What lines of the data include the string "materials"? Copy them all.

Start

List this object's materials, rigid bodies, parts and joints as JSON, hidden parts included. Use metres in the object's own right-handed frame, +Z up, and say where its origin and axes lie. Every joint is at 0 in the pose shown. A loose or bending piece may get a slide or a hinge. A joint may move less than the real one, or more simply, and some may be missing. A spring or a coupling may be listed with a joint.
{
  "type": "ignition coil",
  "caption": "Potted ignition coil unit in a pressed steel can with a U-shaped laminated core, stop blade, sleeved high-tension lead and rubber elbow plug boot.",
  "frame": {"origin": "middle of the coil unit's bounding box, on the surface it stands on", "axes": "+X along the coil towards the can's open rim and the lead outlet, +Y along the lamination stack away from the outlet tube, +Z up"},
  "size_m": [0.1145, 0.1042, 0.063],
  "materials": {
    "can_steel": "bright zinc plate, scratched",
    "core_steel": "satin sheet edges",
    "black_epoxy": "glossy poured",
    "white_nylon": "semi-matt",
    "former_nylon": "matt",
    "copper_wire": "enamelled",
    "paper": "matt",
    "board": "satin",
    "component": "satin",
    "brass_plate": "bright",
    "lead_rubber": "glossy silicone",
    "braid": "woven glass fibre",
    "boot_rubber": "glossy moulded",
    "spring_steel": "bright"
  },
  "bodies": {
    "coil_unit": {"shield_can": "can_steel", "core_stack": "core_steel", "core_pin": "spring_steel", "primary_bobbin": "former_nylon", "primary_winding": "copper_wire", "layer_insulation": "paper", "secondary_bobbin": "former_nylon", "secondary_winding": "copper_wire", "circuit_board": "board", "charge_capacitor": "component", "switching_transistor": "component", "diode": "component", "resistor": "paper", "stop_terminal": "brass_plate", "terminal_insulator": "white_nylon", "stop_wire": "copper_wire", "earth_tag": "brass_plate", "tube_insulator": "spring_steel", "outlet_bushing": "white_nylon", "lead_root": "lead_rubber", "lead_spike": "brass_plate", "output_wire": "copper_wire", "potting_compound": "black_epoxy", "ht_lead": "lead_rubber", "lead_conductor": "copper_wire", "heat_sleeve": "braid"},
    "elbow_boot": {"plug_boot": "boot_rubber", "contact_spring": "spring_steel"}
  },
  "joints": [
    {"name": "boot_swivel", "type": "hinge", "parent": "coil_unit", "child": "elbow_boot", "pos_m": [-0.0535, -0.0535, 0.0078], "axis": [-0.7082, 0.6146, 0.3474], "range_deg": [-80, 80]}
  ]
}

End

_Solved exercise:_
List this object's materials, rigid bodies, parts and joints as JSON, hidden parts included. Use metres in the object's own right-handed frame, +Z up, and say where its origin and axes lie. Every joint is at 0 in the pose shown. A loose or bending piece may get a slide or a hinge. A joint may move less than the real one, or more simply, and some may be missing. A spring or a coupling may be listed with a joint.
  "materials": {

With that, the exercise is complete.